One housing association, London & Quadrant (L&Q), alone built 1,620 homes in the 2011/12 financial year, mostly in London. In fact, the company contributed about 8% of all new homes built in the capital last year. With turnover in the same period of £365m and £96m surplus; a portfolio of 68,000 homes worth an estimated £10.8bn; and plans to develop 12,000 units over the next five or so years, half of them for sale, L&Q is one of the London property market’s biggest players.

It wasn’t always so. Traditionally, housing associations did not develop homes to sell on the open market. Rather, they were all to be retained for social rent. However, times change, and David Montague, L&Q’s chief executive, is clearly proud of the evolution that his organisation has undergone.

The journey

Montague says that L&Q’s journey from a traditional housing association to mixed-tenure developer began in the mid-nineties when grant levels for new social homes began to fall. “Grant rates were reducing and to maintain a sensible commitment to affordable housing we had to cross-subsidise, so we slowly developed our exposure to outright sale,” says Montague. “We’ve built up our presence in the sales market very carefully over a number of years. We now have to take many of the same risks that developers take.”

Montague also believes that housing associations have a major role to play if the government is to come anywhere near meeting its own housebuilding targets, which currently stand at 240,000 a year. In a report jointly produced with accountancy firm PwC, called The Numbers Game, L&Q put a price on that ambition: a whopping £39bn in combined public and private investment. Believing both the target and the required investment to be somewhat ambitious, especially given the state of the economy and public finances, the report’s authors decided instead to examine how much money it would take to build 170,000 homes a year - the highest achieved in recent decades. What tenure mix would be needed to achieve that figure and how might it be funded? The results are fascinating.

The report used informed assumptions about how many homes the market will provide to test four scenarios on how the balance could be made up most efficiently by housing associations and local authorities. Its conclusion is decidedly old school. In terms of cost to the public purse, the report concludes, it is most efficient in the long run to increase capital investment and lower social rents, as the reduction to the housing benefit bill ultimately pays for the initial outlay. In other words, moving claimants out of privately owned homes and into newly built, regulated homes, pays for itself.


But Montague says that L&Q and PwC realised that this solution - which would require massive upfront investment - was unlikely to gain much traction in the era of austerity. So instead they decided to consider what would happen if housing associations and councils were given a bit more freedom to raise funds themselves. While reforms introduced by the coalition government allow housing associations and councils to charge up to 80% of the market rate for new affordable housing units, existing tenants are still legally entitled to the old social rent rate, which typically comes in at about 50% of market.

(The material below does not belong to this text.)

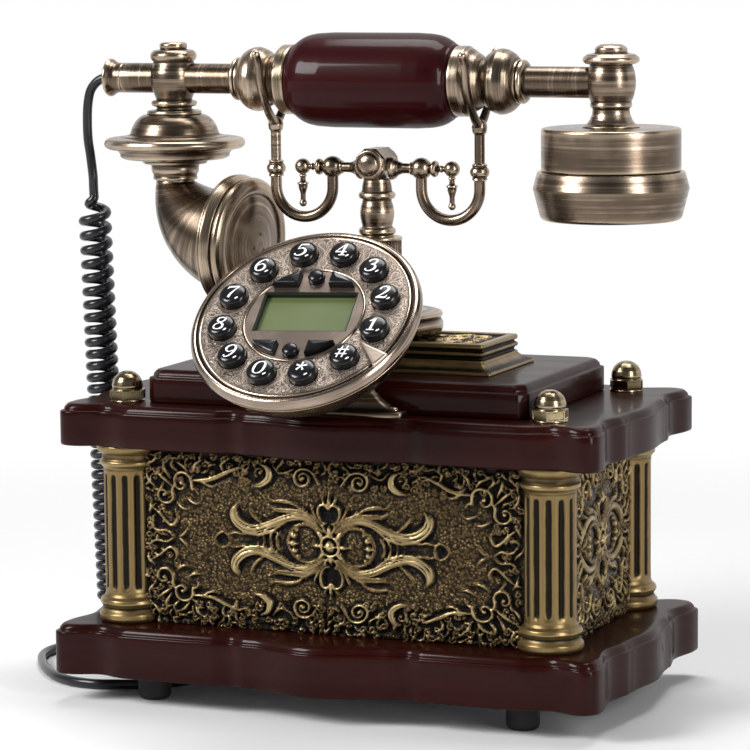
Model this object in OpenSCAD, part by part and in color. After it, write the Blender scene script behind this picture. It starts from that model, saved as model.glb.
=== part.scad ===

L&Q does not believe that its London residents would be able to pay 80% and instead has instigated a 60% of market regime for new tenants.

We’ve built up our presence in the market over a number of years. We now have to take many of the same risks that developers take

“If we believe that for affordable rent, that is the level that our residents can afford, surely there is an argument that all our residents can afford that level,” says Montague. His background should be mentioned at this point. He was born and raised on a Greenwich council estate - a place where his parents still live and which he describes with some affection – so his assertions on what may or may not be affordable are perhaps rather more dependable than those of a famously wealthy cabinet.

If housing associations were given the ability to increase rents for existing tenants and were then able to borrow against the increased revenues that provided, Montague says that they would be able to borrow an additional £20bn to invest in new homes. If those powers were extended to councils, which still own approximately the same number of homes as housing associations, the figure would double, he says.

Montague’s argument is certainly cogent, but it also sounds like a sure-fire way to alienate existing tenants, which is presumably why ministers decided against making the affordable rent model retrospective. “Perhaps it wouldn’t make us popular with existing residents, but we’re talking about a move from 50% to 60% over 10 years. It’s not that far from what we currently charge,” he argues. “We’re not talking about significant change. New homes require investment and it has to come from somewhere. The choices are limited and we’d rather spread the cost over all our residents and many generations.”

Montague says that L&Q took The Numbers Game to all three main party conferences in the autumn and that it received “a very positive response”. Actually implementing his proposals, however, would take not just cross-party, but also cross-departmental agreement - at least as daunting a task - with support required from the Treasury, the Department for Work and Pensions and the Department for Communities and Local Government. “We will talk to anybody who will talk to us and I sense there is a greater acceptance that providers will need greater flexibility,” says Montague. “Of all the options available, I believe that there is general agreement that this is the way forward.”

Montague laments, albeit good-naturedly, that housing associations are largely ignored by the mainstream media. A £70m deal cut by one of the big housebuilders, he says, is guaranteed coverage in the FT, whereas a bigger deal by a housing association will only be covered by the specialist press. Experience indicates that his complaints are not unwarranted, but - if the sector does play an increasingly prominent role in meeting the government’s housing targets - that may not be the case for much longer.